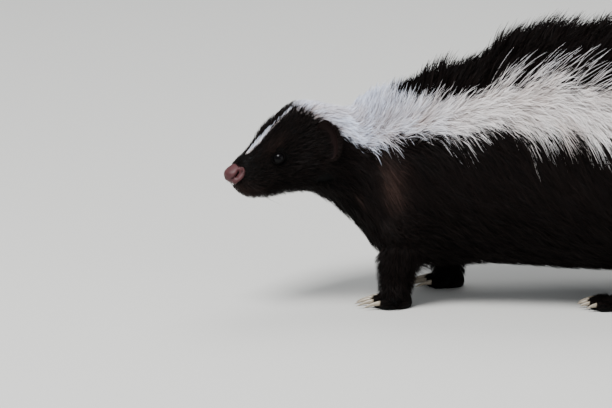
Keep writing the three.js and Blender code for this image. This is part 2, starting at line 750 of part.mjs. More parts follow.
function addTail(rumpHair) {
  const ends = [tailRoot, ...tailJoints, tailCoreEnd];
  let ahead = rumpHair;
  ["tail_base", "tail_middle", "tail_tip"].forEach((name, i) => {
    const length = bodyLength(ends[i] + gap / 2, ends[i + 1] - gap / 2, 12, 4);
    const rows = { ...coat.tail, from: ends[i] + 8, to: ends[i + 1] - (i < 2 ? 8 : 26) };
    const locks = patch(rows, () => -180, () => 180);
    addNode(name, withLocks(length, locks, [ahead]).subtract(ahead), colours.blackCoat);
    ahead = roomOf(locks);
  });
}

addHead();
addTail(addBody());

// The origin is on the floor under the middle of the whole animal.
const box = new THREE.Box3().setFromObject(nodes);
nodes.position.set(-(box.min.x + box.max.x) / 2, -(box.min.y + box.max.y) / 2, 0);

export default nodes;
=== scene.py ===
import math

import bmesh
import bpy
import numpy as np
from mathutils import Matrix, Vector


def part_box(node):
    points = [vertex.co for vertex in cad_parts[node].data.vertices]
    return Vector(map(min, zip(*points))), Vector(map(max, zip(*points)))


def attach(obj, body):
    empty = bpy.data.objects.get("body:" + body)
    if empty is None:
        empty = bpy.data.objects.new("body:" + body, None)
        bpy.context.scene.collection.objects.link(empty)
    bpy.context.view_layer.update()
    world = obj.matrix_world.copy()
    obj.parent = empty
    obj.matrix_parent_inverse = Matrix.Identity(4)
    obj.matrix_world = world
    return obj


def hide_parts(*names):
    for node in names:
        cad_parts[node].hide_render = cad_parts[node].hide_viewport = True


# A striped skunk: skin, coat, face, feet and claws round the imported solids.
# Sizes are in millimetres and distances along the spine are counted back from the tip of the nose.

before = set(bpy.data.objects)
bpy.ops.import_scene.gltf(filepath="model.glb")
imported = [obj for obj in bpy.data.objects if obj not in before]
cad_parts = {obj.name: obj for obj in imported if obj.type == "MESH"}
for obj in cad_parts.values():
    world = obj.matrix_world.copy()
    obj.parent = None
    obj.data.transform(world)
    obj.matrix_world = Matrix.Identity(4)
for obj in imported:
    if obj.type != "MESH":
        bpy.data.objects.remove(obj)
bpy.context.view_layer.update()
scene = bpy.context.scene
print("stage: frame loaded,", len(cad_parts), "nodes")


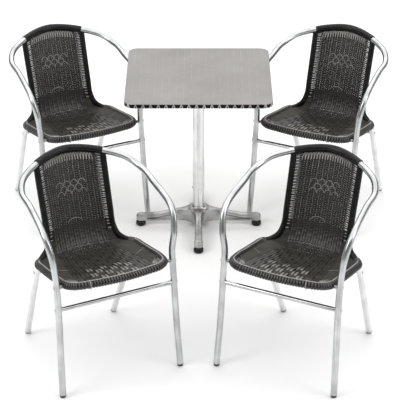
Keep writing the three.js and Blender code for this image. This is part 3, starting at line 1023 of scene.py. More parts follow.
@dataclass
class Loom:
    """Lays strands on a guide with the strand tree."""

    guide: Guide
    tree: bpy.types.GeometryNodeTree

    def lay(
        self,
        name: str,
        threads: list[np.ndarray],
        cane: Cane,
        material: bpy.types.Material,
        count: int = 1,
        step: tuple[float, float, float] = (0.0, 0.0, 0.0),
    ) -> bpy.types.Mesh:
        """Repeats threads over the guide.

        Args:
            name: Name of the mesh.
            threads: The threads of one repeat, in the guide's (x, row, height).
            cane: The strand's section.
            material: Its material.
            count: Number of repeats.
            step: From one repeat to the next.

        Returns:
            The strands as a plain mesh.
        """
        values = {label.replace("_", " ").title(): size for label, size in asdict(cane).items()}
        values |= {"Guide": self.guide.shape, "Material": material, "Count": count, "Step": step}
        values |= {"Reach": self.guide.reach, "Rows": self.guide.rows}
        return grown(name, thread_mesh(name + "_threads", threads), self.tree, values)


# ------------------------------------------------------------------ placing pieces
def add_piece(
    name: str,
    mesh: bpy.types.Mesh,
    material: bpy.types.Material,
    body: str,
    stands_for: tuple[str, ...] = (),
) -> bpy.types.Object:
    """Adds a finished mesh to the scene as a piece of the set.

    Args:
        name: Name of the piece.
        mesh: Its mesh, already in place.
        material: Its material.
        body: The CAD body that it moves with.
        stands_for: CAD nodes that it is shown instead of.

    Returns:
        The piece.
    """
    piece = bpy.data.objects.new(name, mesh)
    bpy.context.scene.collection.objects.link(piece)
    mesh.materials.clear()
    mesh.materials.append(material)
    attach(piece, body)
    if stands_for:
        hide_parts(*stands_for)
    LOG.info("piece %s: %d faces, rides on %s", name, len(mesh.polygons), body)
    return piece


def dress_node(name: str, material: bpy.types.Material) -> None:
    """Gives a CAD node that stays in view its finish.

    Args:
        name: Name of the node.
        material: Its material.
    """
    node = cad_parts[name]
    node.data.materials.clear()
    node.data.materials.append(material)
    LOG.info("node %s keeps its shape", name)


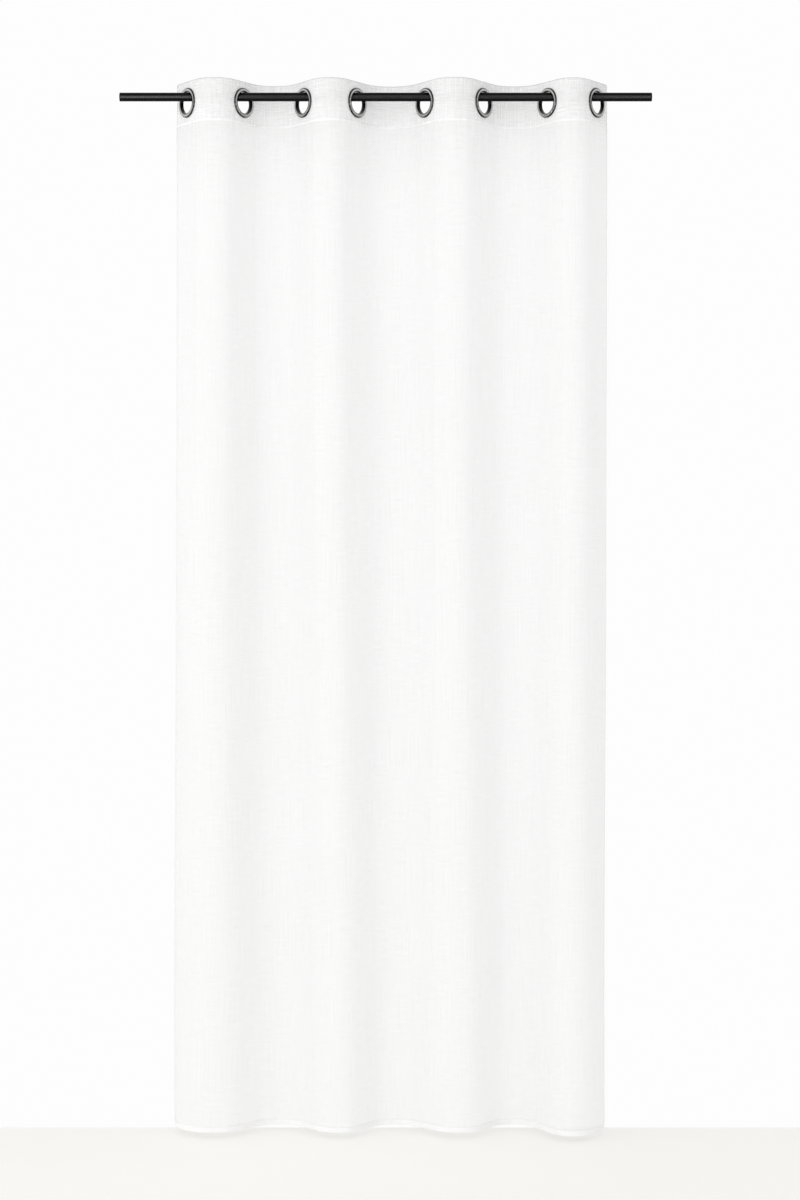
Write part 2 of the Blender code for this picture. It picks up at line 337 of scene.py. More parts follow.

——————————

→ Goal of the exercise
Of the lines in the records, determine how many contain the word "Vector", and report that number alone.

→ Final result
2